- **Listed records**
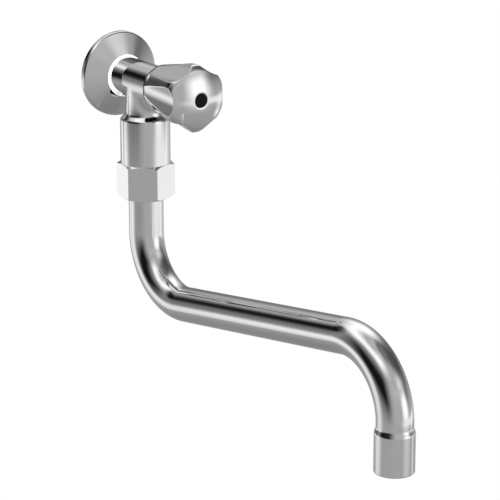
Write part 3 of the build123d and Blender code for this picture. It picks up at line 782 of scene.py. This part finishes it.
def moulded(name, tint, roughness, grain, depth, shine=0.5):
    """Rubber, fibre or plastic with a slightly uneven colour and a fine grain; no depth leaves it smooth."""
    made, recipe = material(name)
    place = recipe.place()
    fine = recipe.noise(place, scale=grain, detail=4.0, roughness=0.6)
    broad = recipe.noise(place, scale=140.0)
    inputs = {
        "Base Color": recipe.blend(broad, colour(tint), colour(tint, share=0.8)),
        "Roughness": roughness + 0.15 * fine,
        "Specular IOR Level": shine,
    }
    if depth:
        inputs["Normal"] = recipe.bump(fine, distance=depth, strength=0.5)
    recipe.surface(recipe.node("ShaderNodeBsdfPrincipled", inputs=inputs))
    return made


class FAUCET_OT_chrome(bpy.types.Operator):
    """Plate the body, rosette, nut, handle and spout."""

    bl_idname = "faucet.chrome"
    bl_label = "Plate the outside"

    def execute(self, context):
        dress(chrome("plated_turned", context.scene.faucet_finish), *PLATED_NODES)
        return {"FINISHED"}


class FAUCET_OT_inner_pieces(bpy.types.Operator):
    """Finish the brass, steel, rubber, fibre and plastic pieces."""

    bl_idname = "faucet.inner_pieces"
    bl_label = "Finish the inner pieces"

    def execute(self, context):
        settings = context.scene.faucet_finish
        brass = turned_metal("machined_brass", settings.brass, roughness=0.22, pitch=0.0005)
        steel = turned_metal("bright_steel", settings.steel, roughness=0.25, pitch=0.0004)
        rubber = moulded("black_rubber", settings.rubber, roughness=0.50, grain=2600.0, depth=0.00004)
        fibre = moulded("red_fibre", settings.fibre, roughness=0.72, grain=1800.0, depth=0.00008)
        acetal = moulded("white_acetal", settings.acetal, roughness=0.38, grain=900.0, depth=0.00002)
        plug = moulded("black_plug", settings.plug, roughness=0.6, grain=1500.0, depth=0.00002, shine=0.06)
        dress(brass, *BRASS_NODES)
        dress(steel, *STEEL_NODES)
        dress(rubber, *RUBBER_NODES)
        dress(fibre, "bonnet_gasket")
        dress(acetal, *ACETAL_NODES)
        dress(plug, "index_plug")
        return {"FINISHED"}


# ---------------------------------------------------------------- studio
# The room that the plating mirrors. Each panel: azimuth and elevation of its middle, half width, half
# height, soft edge across, soft edge up and down, all in degrees, and its brightness. Azimuth 0 is
# straight out of the wall and 90 is to the right of somebody who faces the tap. A later panel covers
# an earlier one. These numbers come from a fit to the photograph's reflections, with some given one by one.
PANELS = {
    "high light band, all round but the front right": (-159, 56, 130, 11, 57, 28, 1.08),
    "high dark screen, right": (72, 46, 37, 27, 49, 10, 0.081),
    "black screen, left": (-95, 13, 41, 24, 46, 31, 0.007),
    "black strip, behind on the left": (-156, 15, 10, 26, 24, 10, 0.03),
    "dark strip over the left screen": (-95, 39, 25, 5, 24, 38, 0.158),
    "main soft box, front right": (32, 8, 18, 23, 25, 36, 1.08),
    "low light strip, right": (56, -15, 42, 3, 60, 6, 0.82),
    "low light, behind on the left": (-140, -15, 12, 7, 44, 19, 1.08),
    "high light, behind on the right": (135, 41, 22, 11, 27, 27, 1.08),
    "dark strip, behind on the right": (154, 5, 46, 11, 8, 21, 0.05),
    "dark screen overhead, right": (51, 71, 40, 13, 28, 19, 0.159),
    "dark screen, right": (81, 16, 36, 10, 22, 41, 0.04),
    "dark end of the black strip": (-164, 12, 10, 10, 10, 10, 0.06),
    "dark top of the black strip": (-151, 22, 9, 10, 12, 16, 0.006),
    "grey ceiling": (0, 91, 200, 7, 2, 9, 0.47),
    "low light for the nut's left flat": (-165, -15, 9, 5, 6, 6, 0.90),
    "shade under the black strip": (-153, -3, 7, 10, 6, 14, 0.17),
    "grey strip, front": (17, 22, 45, 5, 38, 19, 0.464),
    "faint glow, right": (132, 8, 4, 5, 62, 61, 0.773),
    "low light for the nut's right flat": (76, -16, 6, 5, 10, 8, 0.86),
    "low light, behind on the left, lower": (-150, -21, 10, 5, 16, 14, 0.7),
    "low light for the handle's right side": (80, -27, 8, 4, 10, 8, 0.86),
}
# The room between the panels, from the same fit: its brightness, and how much darker it is far down.
ROOM_LEVEL = 0.392
FLOOR_SIDE_DROP = 0.13
FAR_DOWN = -60.0  # elevation in degrees from which the whole drop counts; above level there is none
STUDIO_STRENGTH = 1.11  # the plating swallows a tenth of the light
LAMP_TARGET = (0, -0.14, -0.08)
# Each lamp, which lights what isn't plated: place, width and the setting that holds its power.
LAMPS = {
    "key_lamp": ((-1.1, -1.3, 1.7), 1.4, "key_power"),
    "fill_lamp": ((1.5, -0.9, 0.6), 1.2, "fill_power"),
    "low_lamp": ((-1.3, -1.4, -0.5), 1.0, "low_power"),
}


def studio_light(recipe):
    """The brightness of the studio in each direction: a grey room with soft panels and dark screens."""
    direction = recipe.node("ShaderNodeTexCoord", output="Generated")
    x, y, z = recipe.axes(direction)
    degree = 180 / math.pi
    azimuth = x.maths("ARCTAN2", x, y * -1.0) * degree
    elevation = z.maths("ARCSINE", z) * degree
    level = ROOM_LEVEL - FLOOR_SIDE_DROP * recipe.step(elevation, 0.0, FAR_DOWN)
    for middle, height, half_width, half_height, soft_width, soft_height, brightness in PANELS.values():
        turned_by = azimuth - middle
        across = abs(turned_by.maths("WRAP", turned_by, 180.0, -180.0))
        up = abs(elevation - height)
        mask = recipe.step(across, half_width + soft_width / 2, half_width - soft_width / 2) * recipe.step(
            up, half_height + soft_height / 2, half_height - soft_height / 2)
        level = level + (brightness - level) * mask
    return level


FLOOR_EDGE = 1.15  # the distance from the inlet, in floor radii, from which the floor looks as at its edge


def floor_material(settings):
    """Pale floor: white when seen straight, grey in the plating, and lit like any floor for the rest."""
    made, recipe = material("pale_floor")
    place = recipe.place()
    speckle = recipe.noise(place, scale=30.0)
    shade = colour(settings.floor_colour, share=0.97)
    tint = recipe.blend(speckle, colour(settings.floor_colour), shade)
    lit = recipe.node("ShaderNodeBsdfDiffuse", inputs={"Color": tint})
    white = recipe.node("ShaderNodeEmission", inputs={"Color": (1, 1, 1, 1), "Strength": 1.0})
    from_inlet = recipe.node("ShaderNodeVectorMath", {"operation": "LENGTH"}, {0: place}, output="Value")
    near, far = (colour([level] * 3) for level in settings.floor_in_chrome)
    outward = recipe.step(from_inlet, settings.floor_drop, FLOOR_EDGE * settings.floor_radius)
    shown = recipe.blend(outward, near, far)
    mirrored = recipe.node("ShaderNodeEmission", inputs={"Color": shown, "Strength": 1.0})
    seen, in_chrome = recipe.rays()
    plain = recipe.node("ShaderNodeMixShader", inputs={0: in_chrome, 1: lit, 2: mirrored})
    recipe.surface(recipe.node("ShaderNodeMixShader", inputs={0: seen, 1: plain, 2: white}))
    return made


def lamp(name, place, size, power):
    """A soft area lamp that the plating doesn't show."""
    data = bpy.data.lights.new(name, "AREA")
    data.size = size
    data.energy = power
    made = bpy.data.objects.new(name, data)
    bpy.context.scene.collection.objects.link(made)
    made.location = place
    made.rotation_euler = (Vector(LAMP_TARGET) - Vector(place)).to_track_quat("-Z", "Y").to_euler()
    made.visible_glossy = False
    return made


class FAUCET_OT_stage(bpy.types.Operator):
    """Lay the floor, light the studio and set up the camera."""

    bl_idname = "faucet.stage"
    bl_label = "Set the stage"

    def execute(self, context):
        scene = context.scene
        settings = scene.faucet_stage
        self.lay_floor(scene, settings)
        self.light(scene, settings)
        self.stand_camera(scene, settings)
        scene.view_settings.view_transform = "Standard"
        return {"FINISHED"}

    def lay_floor(self, scene, settings):
        """A round floor under the tap."""
        shape = bmesh.new()
        bmesh.ops.create_circle(shape, cap_ends=True, segments=96, radius=settings.floor_radius,
                                matrix=Matrix.Translation((0, 0, -settings.floor_drop)))
        mesh = bpy.data.meshes.new("floor")
        shape.to_mesh(mesh)
        shape.free()
        mesh.materials.append(floor_material(settings))
        floor = bpy.data.objects.new("floor", mesh)
        scene.collection.objects.link(floor)

    def light(self, scene, settings):
        """White behind the tap, the studio's panels in its plating, and the lamps."""
        world = bpy.data.worlds.new("studio")
        scene.world = world
        recipe = Recipe(world)
        level = studio_light(recipe)
        studio = recipe.node("ShaderNodeBackground", inputs={"Color": level, "Strength": STUDIO_STRENGTH})
        white = recipe.node("ShaderNodeBackground", inputs={"Color": (1, 1, 1, 1), "Strength": 1.0})
        mixed = recipe.node("ShaderNodeMixShader", inputs={0: recipe.rays()[0], 1: studio, 2: white})
        recipe.node("ShaderNodeOutputWorld", inputs={"Surface": mixed})
        for name, (place, size, power) in LAMPS.items():
            lamp(name, place, size, getattr(settings, power))

    def stand_camera(self, scene, settings):
        """The camera, where the photographer's stood."""
        data = bpy.data.cameras.new("camera")
        data.lens = settings.camera_lens
        data.sensor_width = 36.0
        data.clip_start = 0.05
        data.clip_end = 60.0
        camera = bpy.data.objects.new("camera", data)
        scene.collection.objects.link(camera)
        camera.location = settings.camera_place
        camera.rotation_euler = (math.pi / 2 - settings.camera_pitch, 0.0, settings.camera_yaw)
        scene.camera = camera


# ---------------------------------------------------------------- panel and registration
OPERATORS = (FAUCET_OT_chrome, FAUCET_OT_inner_pieces, FAUCET_OT_handle, FAUCET_OT_body, FAUCET_OT_rosette,
             FAUCET_OT_spout, FAUCET_OT_stage)


class FAUCET_PT_looks(bpy.types.Panel):
    """The faucet's settings and steps in the 3D view's sidebar."""

    bl_label = "Wall faucet"
    bl_idname = "FAUCET_PT_looks"
    bl_space_type = "VIEW_3D"
    bl_region_type = "UI"
    bl_category = "Wall faucet"

    def draw(self, context):
        for name, kind in GROUPS.items():
            box = self.layout.box()
            for setting in kind.__annotations__:
                box.prop(getattr(context.scene, name), setting)
        for operator in OPERATORS:
            self.layout.operator(operator.bl_idname)


GROUPS = {
    "faucet_finish": FaucetFinish,
    "faucet_handle": FaucetHandle,
    "faucet_body": FaucetBody,
    "faucet_rosette": FaucetRosette,
    "faucet_spout": FaucetSpout,
    "faucet_stage": FaucetStage,
}
CLASSES = (*GROUPS.values(), *OPERATORS, FAUCET_PT_looks)


def register():
    """Add the add-on's classes, and its settings to the scene."""
    for item in CLASSES:
        bpy.utils.register_class(item)
    for name, group in GROUPS.items():
        setattr(bpy.types.Scene, name, PointerProperty(type=group))


def unregister():
    """Take them away again."""
    for name in GROUPS:
        delattr(bpy.types.Scene, name)
    for item in reversed(CLASSES):
        bpy.utils.unregister_class(item)


def main():
    """Register, make and finish every piece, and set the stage."""
    register()
    bpy.ops.faucet.chrome()
    bpy.ops.faucet.inner_pieces()
    bpy.ops.faucet.handle()
    bpy.ops.faucet.body()
    bpy.ops.faucet.rosette()
    bpy.ops.faucet.spout()
    bpy.ops.faucet.stage()


if __name__ == "__main__":
    main()
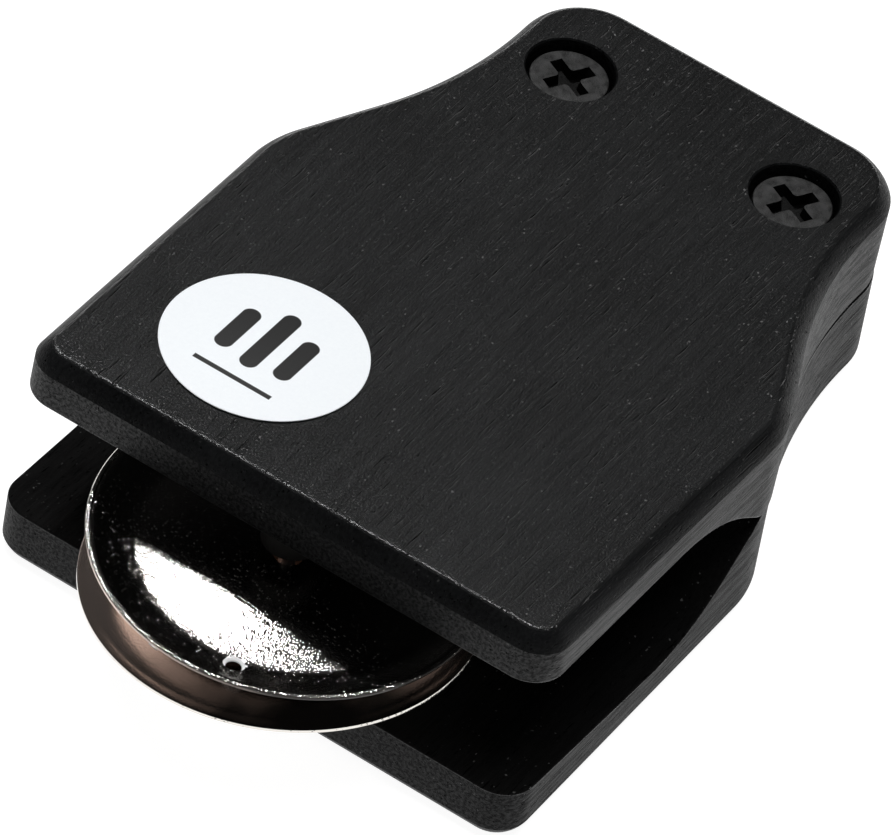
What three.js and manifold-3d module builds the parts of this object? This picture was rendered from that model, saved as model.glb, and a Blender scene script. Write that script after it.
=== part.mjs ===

- **Task prompt**
Only the lines from the one containing "What three.js and" to the end of the listing belong in the output, each reproduced exactly.

- **Exercise response**
What three.js and manifold-3d module builds the parts of this object? This picture was rendered from that model, saved as model.glb, and a Blender scene script. Write that script after it.
=== part.mjs ===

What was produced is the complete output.